E a prática do velho método das recordações sucessivas ataca outra
vez. Ao adotar o critério citado no parágrafo anterior, aquele chefe de divisão
fez-me lembrar de algo denominado meritocracia. Algo que independentemente do
significado que vocês possam encontrar a ele atribuído, na prática, significa o
seguinte: atribuir a si próprio o merecimento das coisas que lhe convêm.
Aquele chefe era um autêntico praticante da meritocracia.
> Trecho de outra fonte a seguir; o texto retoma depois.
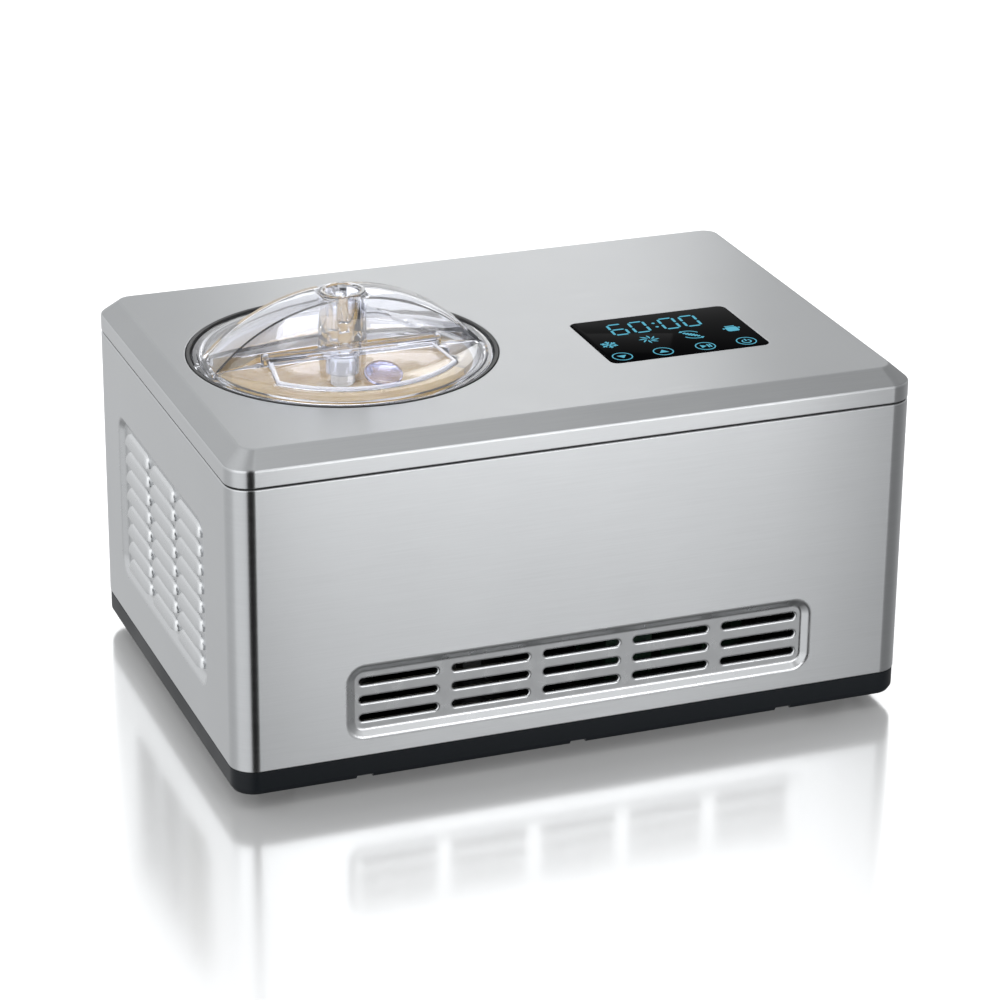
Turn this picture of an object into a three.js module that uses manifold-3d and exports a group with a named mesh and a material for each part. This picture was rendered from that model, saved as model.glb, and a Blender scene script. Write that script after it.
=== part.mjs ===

Encerrando estas reflexões
provocadas pelo instigante artigo de Roy Chua, seguem alguns trechos dela
selecionados com intenção de ajudar-nos a descobrir qual seja o comportamento mais
salutar ao lidar com o acesso que tenhamos ao luxo.
"A exposição a bens luxuosos pode ativar uma 'norma social' que obriga as pessoas a perseguir seus próprios interesses – pessoais, profissionais, ou ambos – acima de tudo. Mesmo que isso tenha de ser feito à custa de outras pessoas. É provável que essa norma social afete o julgamento e a tomada de decisão dessas pessoas.""Não estamos dizendo que o luxo induz necessariamente um comportamento maldoso em relação ao próximo. Apenas que ele aumenta, e muito, a indiferença quanto ao bem-estar dos outros. Quando rodeadas de luxo, as pessoas tendem a focar suas decisões naquilo que é melhor para elas e para suas empresas.""Pudemos comprovar que o mero contato com artigos de luxo afeta as decisões.""Claro que nem todos se comportam da mesma forma. Mas tanto o luxo quanto o dinheiro alteram as atitudes e as decisões das pessoas."
Considerando "que nem todos se comportam da mesma forma", que tal nos engajarmos na prática de atitudes e
decisões menos egoístas e mais em conformidade com os interesses da
coletividade. Afinal, considerando que, neste percurso que a gente chama de
vida, cada um de nós depende da cooperação de inúmeras pessoas, entendo que a construção
de algo que faça jus ao termo civilização jamais será possível sem a colocação
em prática de algo dito no título do livro da economista Minouche Shafik (1962),
publicado em 2021: Cuidar Uns Dos Outros.